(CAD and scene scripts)
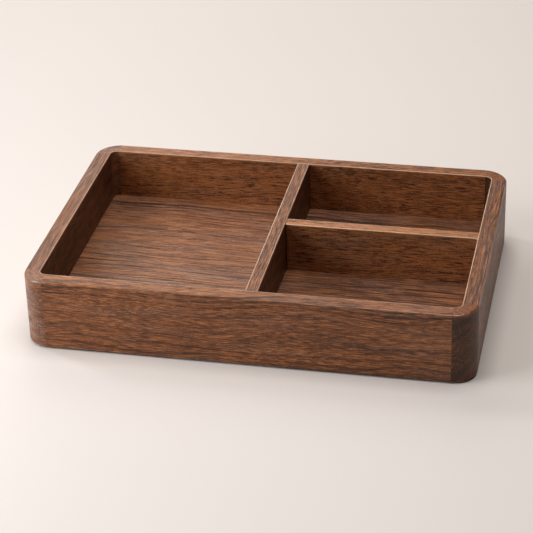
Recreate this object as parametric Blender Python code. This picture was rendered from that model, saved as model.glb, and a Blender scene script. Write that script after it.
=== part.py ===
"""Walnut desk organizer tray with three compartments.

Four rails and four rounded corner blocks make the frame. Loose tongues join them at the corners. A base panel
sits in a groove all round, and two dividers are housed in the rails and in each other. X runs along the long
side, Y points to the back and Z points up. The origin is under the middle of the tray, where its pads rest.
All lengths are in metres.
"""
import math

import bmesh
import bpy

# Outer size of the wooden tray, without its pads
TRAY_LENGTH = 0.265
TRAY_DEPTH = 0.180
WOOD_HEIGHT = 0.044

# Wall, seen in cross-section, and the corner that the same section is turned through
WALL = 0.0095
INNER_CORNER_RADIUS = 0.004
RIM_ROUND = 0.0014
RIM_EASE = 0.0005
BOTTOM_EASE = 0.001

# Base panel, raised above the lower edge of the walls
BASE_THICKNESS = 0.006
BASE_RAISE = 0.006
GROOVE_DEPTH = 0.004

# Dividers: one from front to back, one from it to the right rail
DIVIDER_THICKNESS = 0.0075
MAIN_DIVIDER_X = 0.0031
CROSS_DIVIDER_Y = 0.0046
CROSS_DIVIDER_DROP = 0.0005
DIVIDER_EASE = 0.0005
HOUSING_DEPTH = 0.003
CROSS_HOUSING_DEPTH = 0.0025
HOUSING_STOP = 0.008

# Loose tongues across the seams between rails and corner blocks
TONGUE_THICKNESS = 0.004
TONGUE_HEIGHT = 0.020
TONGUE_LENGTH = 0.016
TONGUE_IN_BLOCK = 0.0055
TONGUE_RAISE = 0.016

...

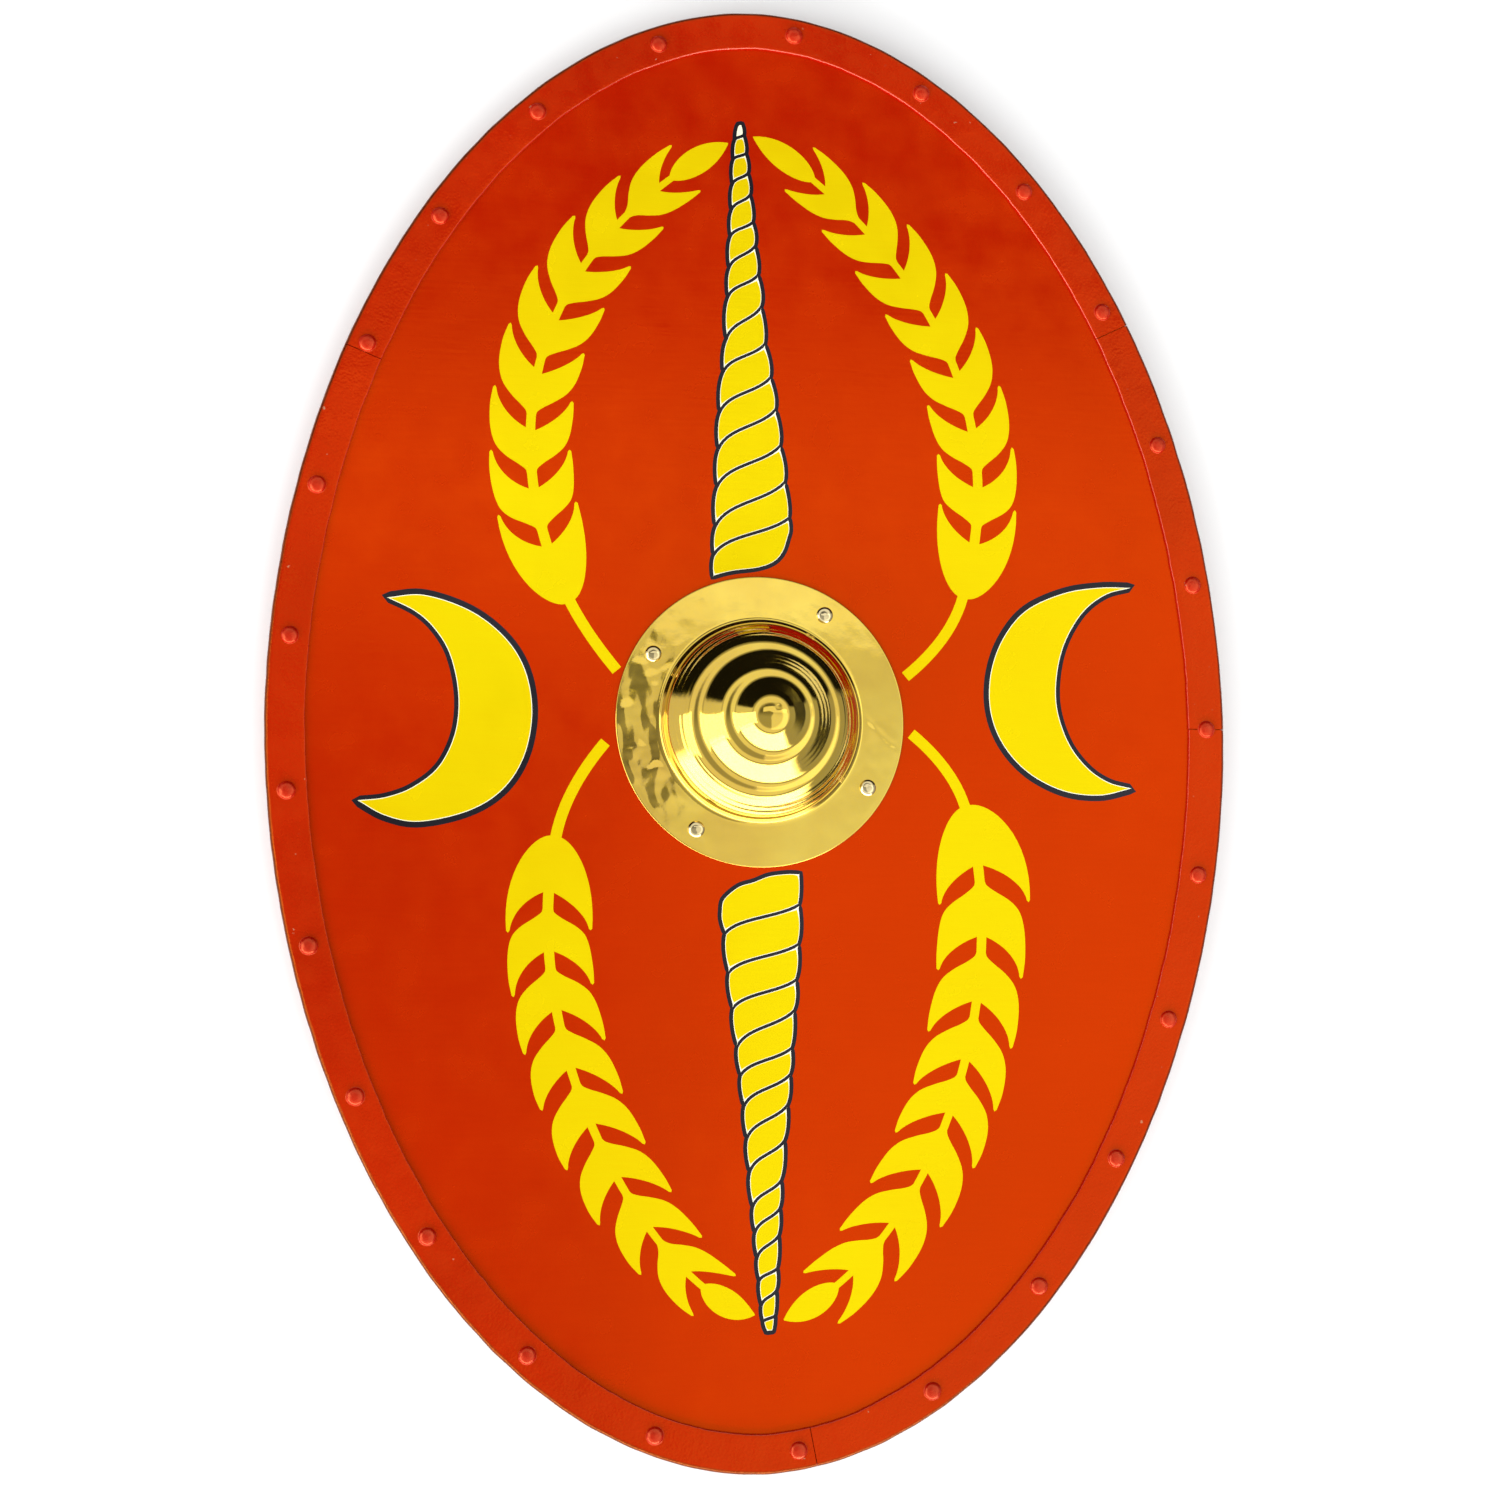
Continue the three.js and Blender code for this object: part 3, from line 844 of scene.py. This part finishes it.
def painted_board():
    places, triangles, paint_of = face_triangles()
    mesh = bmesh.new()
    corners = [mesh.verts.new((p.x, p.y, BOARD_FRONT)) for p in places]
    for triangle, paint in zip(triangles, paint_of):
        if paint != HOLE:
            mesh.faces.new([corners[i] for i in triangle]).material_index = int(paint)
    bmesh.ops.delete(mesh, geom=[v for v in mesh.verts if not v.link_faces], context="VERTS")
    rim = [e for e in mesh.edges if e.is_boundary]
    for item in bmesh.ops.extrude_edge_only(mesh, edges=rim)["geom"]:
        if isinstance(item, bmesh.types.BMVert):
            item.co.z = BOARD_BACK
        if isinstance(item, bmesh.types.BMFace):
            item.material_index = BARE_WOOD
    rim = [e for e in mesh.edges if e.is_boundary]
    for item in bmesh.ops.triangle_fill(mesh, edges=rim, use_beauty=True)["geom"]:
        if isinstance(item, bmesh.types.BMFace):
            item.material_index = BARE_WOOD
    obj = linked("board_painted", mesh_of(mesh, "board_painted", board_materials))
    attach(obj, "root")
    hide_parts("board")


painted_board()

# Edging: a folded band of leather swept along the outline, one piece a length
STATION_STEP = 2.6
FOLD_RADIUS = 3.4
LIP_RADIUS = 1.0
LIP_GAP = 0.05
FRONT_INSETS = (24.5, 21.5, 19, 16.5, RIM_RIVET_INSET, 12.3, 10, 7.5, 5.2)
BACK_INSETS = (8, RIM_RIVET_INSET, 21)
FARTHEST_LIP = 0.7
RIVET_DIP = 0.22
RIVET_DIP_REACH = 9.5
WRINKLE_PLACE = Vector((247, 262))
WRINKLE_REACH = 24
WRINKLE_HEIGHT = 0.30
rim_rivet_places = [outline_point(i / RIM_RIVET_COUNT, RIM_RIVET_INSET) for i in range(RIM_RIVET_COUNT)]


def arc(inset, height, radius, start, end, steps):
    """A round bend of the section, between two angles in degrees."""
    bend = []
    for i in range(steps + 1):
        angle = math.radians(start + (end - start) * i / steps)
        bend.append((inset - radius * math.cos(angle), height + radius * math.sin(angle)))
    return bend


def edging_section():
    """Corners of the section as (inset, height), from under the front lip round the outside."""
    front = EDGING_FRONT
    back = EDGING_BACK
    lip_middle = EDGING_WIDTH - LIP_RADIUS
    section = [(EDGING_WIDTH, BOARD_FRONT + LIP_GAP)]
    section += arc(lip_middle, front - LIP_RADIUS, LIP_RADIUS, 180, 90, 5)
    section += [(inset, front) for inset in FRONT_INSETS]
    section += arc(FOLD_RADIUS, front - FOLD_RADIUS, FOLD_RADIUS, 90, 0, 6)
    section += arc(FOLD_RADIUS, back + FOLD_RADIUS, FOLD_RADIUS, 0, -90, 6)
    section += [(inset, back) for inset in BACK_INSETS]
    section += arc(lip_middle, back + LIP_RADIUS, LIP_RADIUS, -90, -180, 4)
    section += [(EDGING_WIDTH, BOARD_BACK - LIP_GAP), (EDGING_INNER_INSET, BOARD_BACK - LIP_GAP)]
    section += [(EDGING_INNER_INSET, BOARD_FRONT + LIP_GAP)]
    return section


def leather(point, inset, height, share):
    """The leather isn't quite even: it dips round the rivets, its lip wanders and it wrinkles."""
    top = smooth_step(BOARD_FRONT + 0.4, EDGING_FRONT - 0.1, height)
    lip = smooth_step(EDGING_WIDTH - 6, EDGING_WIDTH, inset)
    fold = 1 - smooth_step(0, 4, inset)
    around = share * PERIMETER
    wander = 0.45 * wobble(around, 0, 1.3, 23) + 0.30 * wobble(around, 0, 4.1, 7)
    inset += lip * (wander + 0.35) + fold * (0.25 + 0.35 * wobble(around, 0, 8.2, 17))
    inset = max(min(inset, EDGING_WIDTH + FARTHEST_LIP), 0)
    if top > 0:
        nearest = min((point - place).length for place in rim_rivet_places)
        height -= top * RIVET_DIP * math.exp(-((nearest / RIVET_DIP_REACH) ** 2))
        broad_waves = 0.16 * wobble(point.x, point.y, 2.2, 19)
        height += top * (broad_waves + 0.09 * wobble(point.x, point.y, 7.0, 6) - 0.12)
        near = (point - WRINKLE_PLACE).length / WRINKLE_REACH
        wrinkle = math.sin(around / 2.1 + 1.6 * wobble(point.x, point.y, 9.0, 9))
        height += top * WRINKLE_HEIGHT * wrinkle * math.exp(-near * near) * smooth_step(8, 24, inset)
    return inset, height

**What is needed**
Filter the entries down to the lines containing "that". Copy each of those lines.

**Solution for this problem**
Recreate this object as parametric Blender Python code. This picture was rendered from that model, saved as model.glb, and a Blender scene script. Write that script after it.
# Wall, seen in cross-section, and the corner that the same section is turned through